Mit Fotografien sowie Vor- und Nachwort aber auch einer Kurzbiografie über den Vater hat Dorothee Trommer die Aufzeichnungen ergänzt. Persönlich überrascht hat sie, dass bis zum Kriegsende trotz häufiger Bombenangriffe Lustspielfilme oder Propagandafilme gezeigt wurden – auch davon berichtet der 16-jährige Trommer. Und mit einer gewissen Bewunderung zollt Tochter Dorothee dem Vater Respekt, wie er es in jeder Lebenslage geschafft hat, Füller und Tinte durch alle Strapazen, Nachtmärsche und Verlegungen zu retten.
Im November 1945 enden die Tagebucheinträge.

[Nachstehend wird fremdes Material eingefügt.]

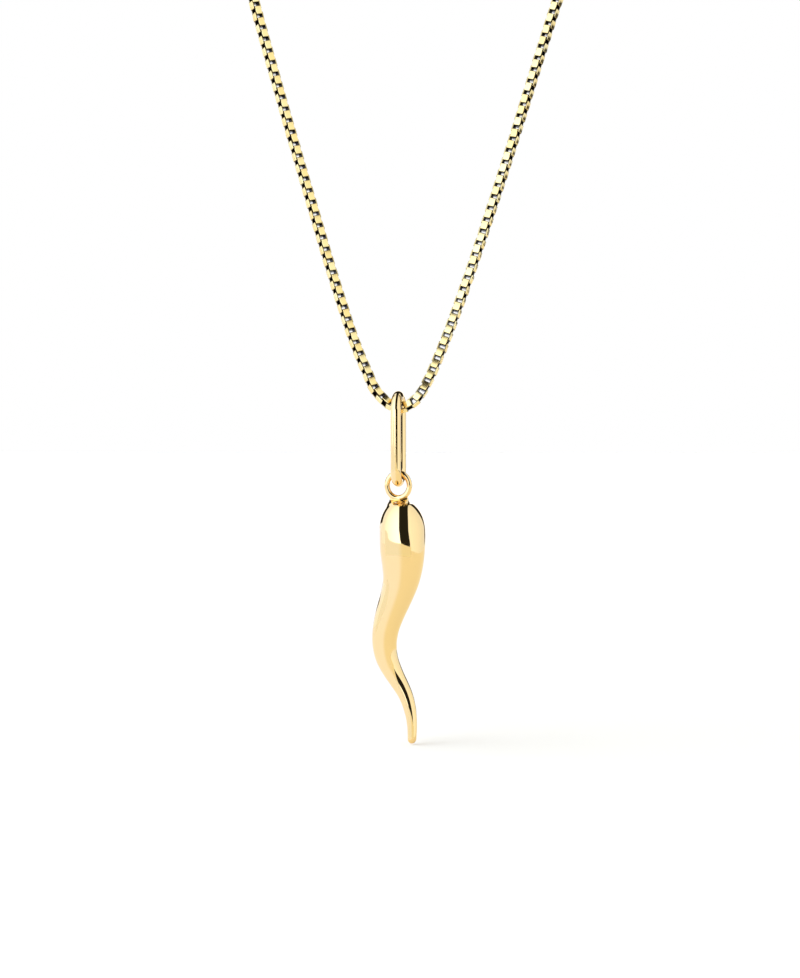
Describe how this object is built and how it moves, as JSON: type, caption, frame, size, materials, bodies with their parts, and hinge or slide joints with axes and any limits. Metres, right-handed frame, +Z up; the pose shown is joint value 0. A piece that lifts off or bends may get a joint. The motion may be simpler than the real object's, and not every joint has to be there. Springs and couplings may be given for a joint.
{
  "type": "cornicello horn pendant necklace",
  "caption": "Twisted horn pendant with a soldered ring, on a long oval wire bail that hangs from a closed loop of fine box chain with a spring ring clasp.",
  "frame": {"origin": "the nape, on the neck side of the clasp's middle, where the necklace hangs", "axes": "+Z up, the pendant hangs towards -Z; -Y towards the front of the wearer, where the pendant is; +X to the wearer's left"},
  "size_m": [0.0978, 0.0965, 0.1815],
  "materials": {
    "polished_gold": "mirror polished 14 carat yellow gold",
    "chain_gold": "diamond-cut flat faces, polished yellow gold",
    "findings_gold": "polished yellow gold"
  },
  "bodies": {
    "necklace": {"chain": "chain_gold", "clasp": "findings_gold", "end_ring_left": "findings_gold", "end_ring_right": "findings_gold"},
    "bail": {"bail": "polished_gold"},
    "pendant": {"horn": "polished_gold"}
  },
  "joints": [
    {"name": "bail_swing", "type": "hinge", "parent": "necklace", "child": "bail", "pos_m": [0, -0.092, -0.142], "axis": [1, 0, 0], "range_deg": [-90, 90]},
    {"name": "horn_swing", "type": "hinge", "parent": "bail", "child": "pendant", "pos_m": [0, -0.092, -0.15019], "axis": [0, 1, 0], "range_deg": [-135, 135]}
  ]
}
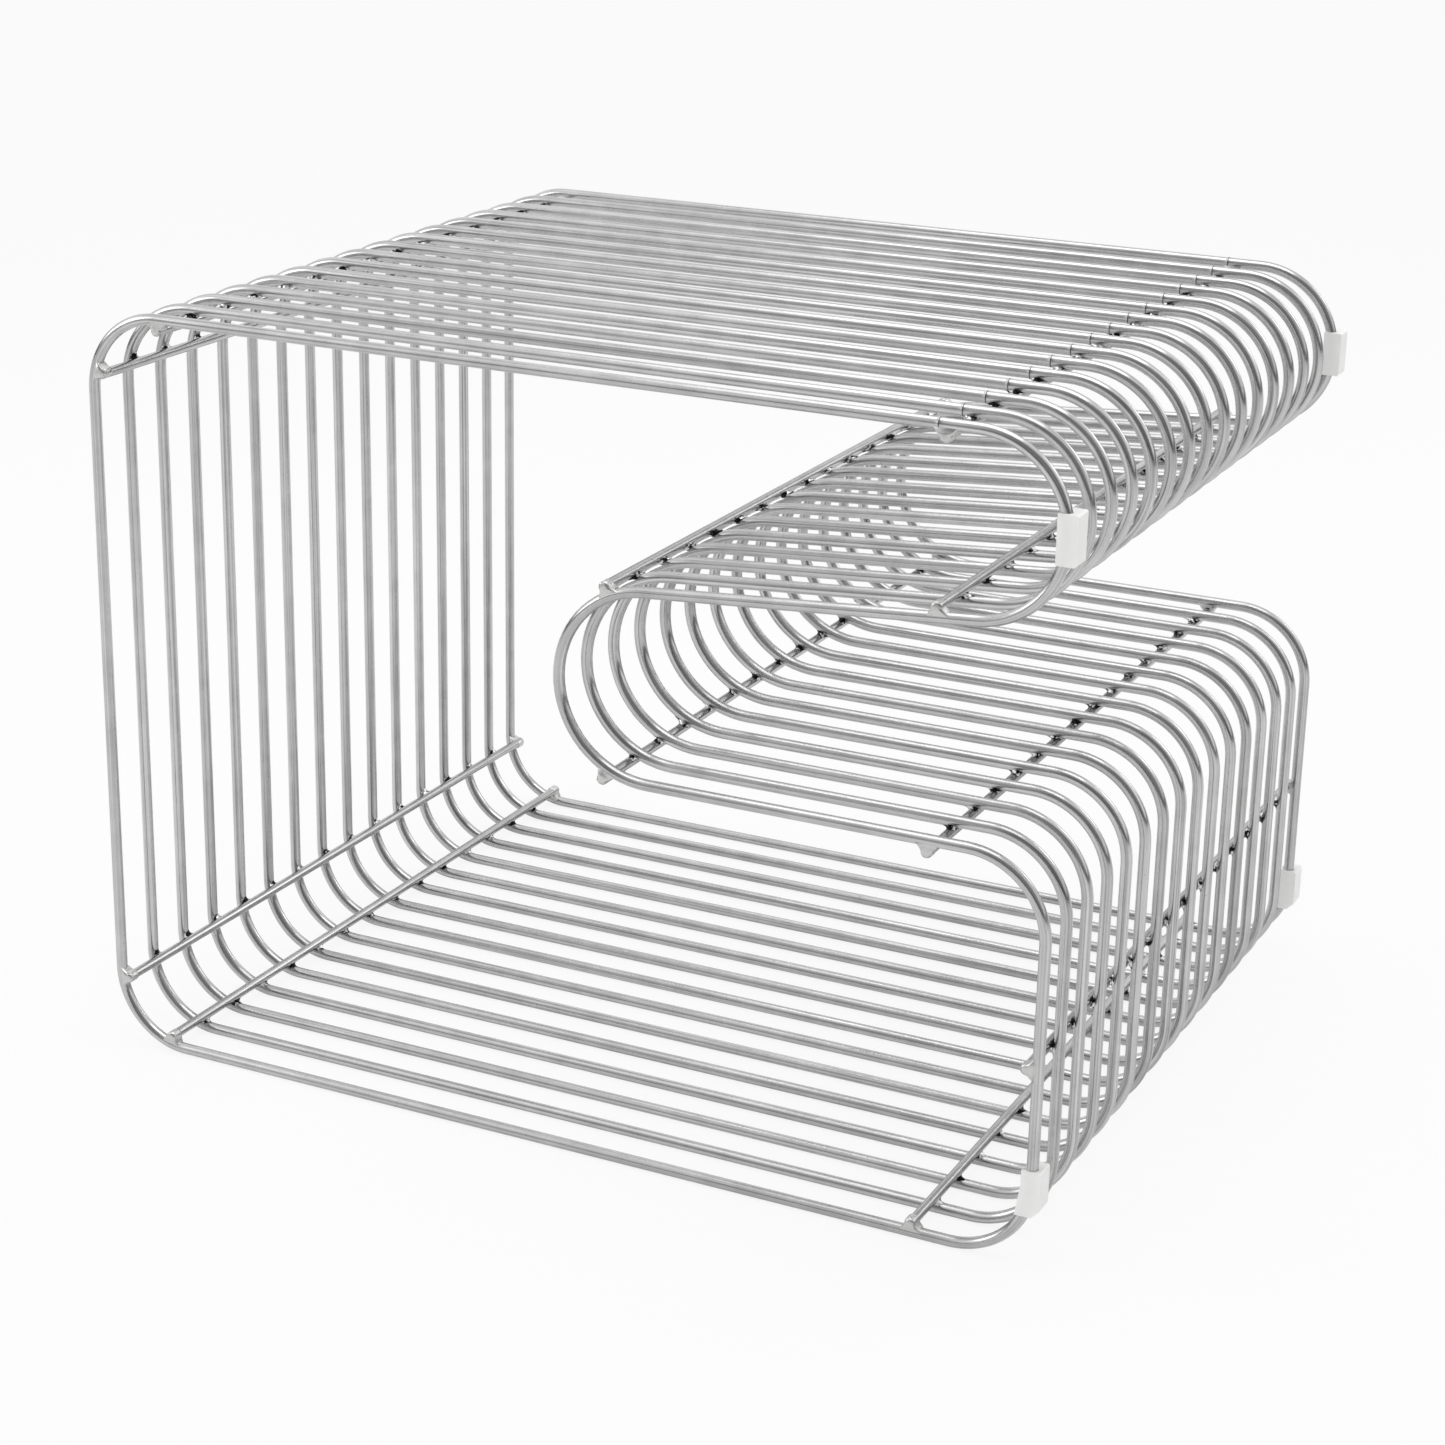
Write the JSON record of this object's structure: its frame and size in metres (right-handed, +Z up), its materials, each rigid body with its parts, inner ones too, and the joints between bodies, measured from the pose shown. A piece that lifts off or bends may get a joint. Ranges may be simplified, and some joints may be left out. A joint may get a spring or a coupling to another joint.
{
  "type": "wire side table",
  "caption": "Wire side table: closed loops of round steel bar bent to one folded profile and welded on cross rods, with an open side slot and clip-on corner pads.",
  "frame": {"origin": "on the floor, under the middle of the whole object's box", "axes": "+X to the right, the side where the slot opens and the pads stand out; +Y along the depth, from the front loop to the back loop; +Z up"},
  "size_m": [0.7365, 0.6026, 0.562],
  "materials": {
    "loop_bar": "satin drawn stainless bar, grain along the bar",
    "cross_rod": "satin drawn stainless rod, a little darker, with welds at each crossing",
    "pad": "milky white clip-on plastic, softly see-through"
  },
  "bodies": {
    "root": {"loop_01": "loop_bar", "loop_02": "loop_bar", "loop_03": "loop_bar", "loop_04": "loop_bar", "loop_05": "loop_bar", "loop_06": "loop_bar", "loop_07": "loop_bar", "loop_08": "loop_bar", "loop_09": "loop_bar", "loop_10": "loop_bar", "loop_11": "loop_bar", "loop_12": "loop_bar", "loop_13": "loop_bar", "loop_14": "loop_bar", "loop_15": "loop_bar", "loop_16": "loop_bar", "side_rod_upper": "cross_rod", "top_rod_left": "cross_rod", "top_rod_right": "cross_rod", "slope_rod_right": "cross_rod", "slope_rod_left": "cross_rod", "shelf_rod_left": "cross_rod", "shelf_rod_right": "cross_rod", "end_rod": "cross_rod", "base_rod_right": "cross_rod", "base_rod_left": "cross_rod", "side_rod_lower": "cross_rod", "upper_pad_front": "pad", "upper_pad_back": "pad", "lower_pad_front": "pad", "lower_pad_back": "pad"}
  },
  "joints": []
}
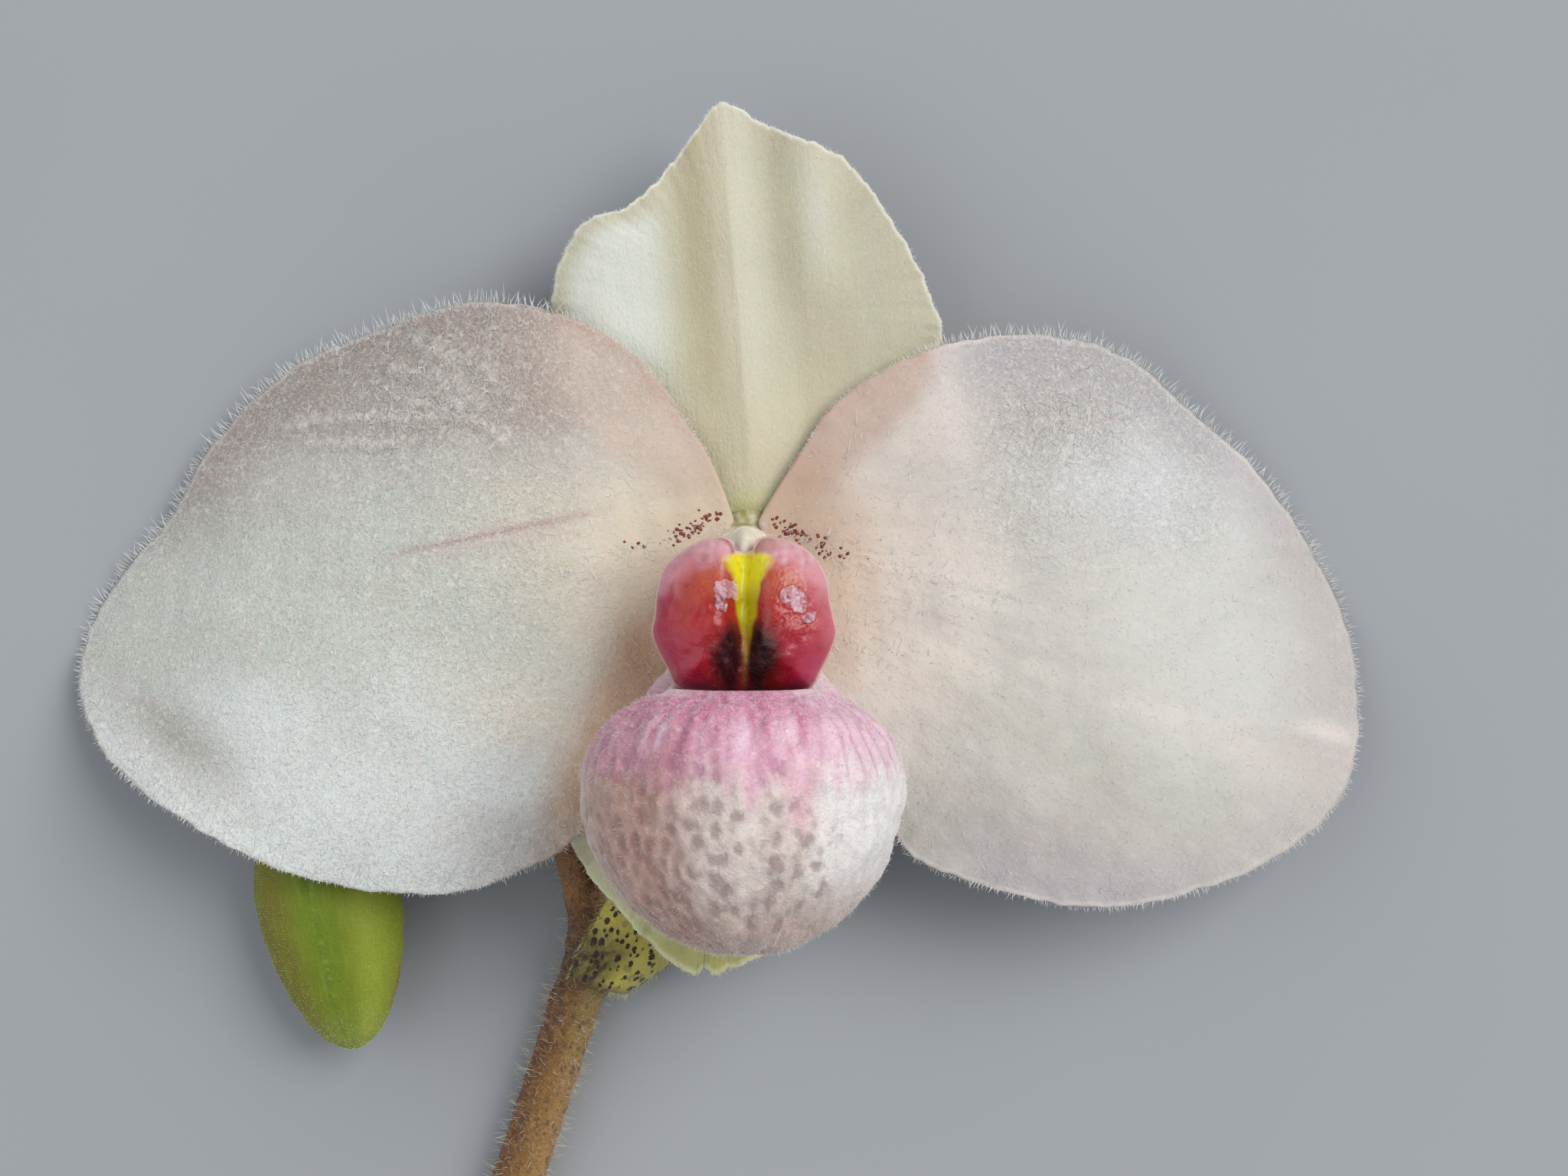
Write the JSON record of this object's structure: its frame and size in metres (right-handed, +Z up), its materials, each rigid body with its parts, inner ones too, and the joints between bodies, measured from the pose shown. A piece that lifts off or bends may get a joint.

Fritz Trommer ist da zwar noch nicht nach Plauen heimgekehrt, doch er erfährt, dass sein Vater wieder zu Hause ist. "So hat auch dies ein gutes Ende", schreibt er zum Abschluss. Sein letzter Satz gilt aber der Zukunft: "Was wird das Jahr 1946 bringen?"
Weitere Informationen:
"Aber ich will weiterleben" von Dorothee Trommer, ISBN-10: 3-8423-6446-6. Das Buch wird am kommenden Freitag, 16. Dezember, ab 18.30 Uhr in Nagold, Henne-Nest, vorgestellt.